(Exercise prompt)
In the following material, identify every line holding the string "from" and return it.

(Records to process)
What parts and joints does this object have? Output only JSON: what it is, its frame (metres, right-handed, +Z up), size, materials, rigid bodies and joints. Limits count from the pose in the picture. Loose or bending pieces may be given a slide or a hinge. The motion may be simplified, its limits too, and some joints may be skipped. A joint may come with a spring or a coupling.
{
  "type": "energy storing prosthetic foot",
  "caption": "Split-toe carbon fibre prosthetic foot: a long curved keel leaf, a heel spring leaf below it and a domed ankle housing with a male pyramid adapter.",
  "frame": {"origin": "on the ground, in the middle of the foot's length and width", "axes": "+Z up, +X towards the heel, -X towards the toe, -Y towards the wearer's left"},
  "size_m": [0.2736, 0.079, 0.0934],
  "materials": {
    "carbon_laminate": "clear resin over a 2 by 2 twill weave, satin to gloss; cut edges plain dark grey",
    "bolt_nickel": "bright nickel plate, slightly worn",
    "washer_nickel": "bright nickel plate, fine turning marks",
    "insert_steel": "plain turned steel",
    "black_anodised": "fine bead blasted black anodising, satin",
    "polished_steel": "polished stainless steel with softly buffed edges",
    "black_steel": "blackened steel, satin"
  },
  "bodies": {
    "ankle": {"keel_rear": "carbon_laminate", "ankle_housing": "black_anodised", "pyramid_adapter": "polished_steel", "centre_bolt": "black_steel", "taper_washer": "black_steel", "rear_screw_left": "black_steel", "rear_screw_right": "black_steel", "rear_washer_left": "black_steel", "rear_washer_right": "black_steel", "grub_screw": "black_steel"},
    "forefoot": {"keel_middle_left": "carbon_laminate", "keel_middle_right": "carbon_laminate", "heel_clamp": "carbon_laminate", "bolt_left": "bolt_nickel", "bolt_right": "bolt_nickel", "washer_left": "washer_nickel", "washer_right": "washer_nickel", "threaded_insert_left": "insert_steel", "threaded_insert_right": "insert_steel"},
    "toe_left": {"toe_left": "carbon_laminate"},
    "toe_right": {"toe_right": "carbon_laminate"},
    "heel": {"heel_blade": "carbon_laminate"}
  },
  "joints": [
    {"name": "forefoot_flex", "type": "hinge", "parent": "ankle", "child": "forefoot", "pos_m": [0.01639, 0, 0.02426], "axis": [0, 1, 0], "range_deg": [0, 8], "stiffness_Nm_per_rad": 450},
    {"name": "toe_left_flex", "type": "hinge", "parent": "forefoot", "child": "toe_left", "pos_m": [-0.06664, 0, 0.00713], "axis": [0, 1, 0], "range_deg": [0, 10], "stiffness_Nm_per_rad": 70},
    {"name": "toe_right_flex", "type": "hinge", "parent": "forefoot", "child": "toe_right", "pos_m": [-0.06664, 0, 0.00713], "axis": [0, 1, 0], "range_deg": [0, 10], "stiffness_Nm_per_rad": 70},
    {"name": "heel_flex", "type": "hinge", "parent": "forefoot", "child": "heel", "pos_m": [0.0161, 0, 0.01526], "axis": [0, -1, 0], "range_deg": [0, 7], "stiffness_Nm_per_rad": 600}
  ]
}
--
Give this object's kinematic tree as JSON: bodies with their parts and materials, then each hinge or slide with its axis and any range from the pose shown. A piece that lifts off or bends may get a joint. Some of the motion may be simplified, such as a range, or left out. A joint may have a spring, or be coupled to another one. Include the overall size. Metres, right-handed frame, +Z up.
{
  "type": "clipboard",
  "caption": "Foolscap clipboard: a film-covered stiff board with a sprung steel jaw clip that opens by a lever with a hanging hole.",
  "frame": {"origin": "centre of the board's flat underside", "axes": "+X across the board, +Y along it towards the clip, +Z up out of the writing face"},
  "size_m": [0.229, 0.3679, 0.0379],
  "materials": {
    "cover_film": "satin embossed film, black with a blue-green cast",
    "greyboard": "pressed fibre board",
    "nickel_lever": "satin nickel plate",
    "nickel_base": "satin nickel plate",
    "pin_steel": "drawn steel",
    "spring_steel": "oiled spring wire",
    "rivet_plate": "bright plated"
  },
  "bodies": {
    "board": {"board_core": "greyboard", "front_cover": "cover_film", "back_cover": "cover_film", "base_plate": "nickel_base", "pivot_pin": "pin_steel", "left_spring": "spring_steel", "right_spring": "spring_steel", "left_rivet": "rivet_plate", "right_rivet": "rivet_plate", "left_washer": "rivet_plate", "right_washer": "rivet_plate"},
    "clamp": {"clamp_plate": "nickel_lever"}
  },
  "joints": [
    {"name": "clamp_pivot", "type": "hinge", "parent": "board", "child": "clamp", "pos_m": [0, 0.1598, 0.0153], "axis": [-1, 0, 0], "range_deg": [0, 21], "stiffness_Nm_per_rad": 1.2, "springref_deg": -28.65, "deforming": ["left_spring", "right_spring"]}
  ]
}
==
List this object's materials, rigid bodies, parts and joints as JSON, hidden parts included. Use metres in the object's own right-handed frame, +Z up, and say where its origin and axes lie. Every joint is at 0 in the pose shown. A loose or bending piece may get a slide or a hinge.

(Answer to this exercise)
What parts and joints does this object have? Output only JSON: what it is, its frame (metres, right-handed, +Z up), size, materials, rigid bodies and joints. Limits count from the pose in the picture. Loose or bending pieces may be given a slide or a hinge. The motion may be simplified, its limits too, and some joints may be skipped. A joint may come with a spring or a coupling.
Give this object's kinematic tree as JSON: bodies with their parts and materials, then each hinge or slide with its axis and any range from the pose shown. A piece that lifts off or bends may get a joint. Some of the motion may be simplified, such as a range, or left out. A joint may have a spring, or be coupled to another one. Include the overall size. Metres, right-handed frame, +Z up.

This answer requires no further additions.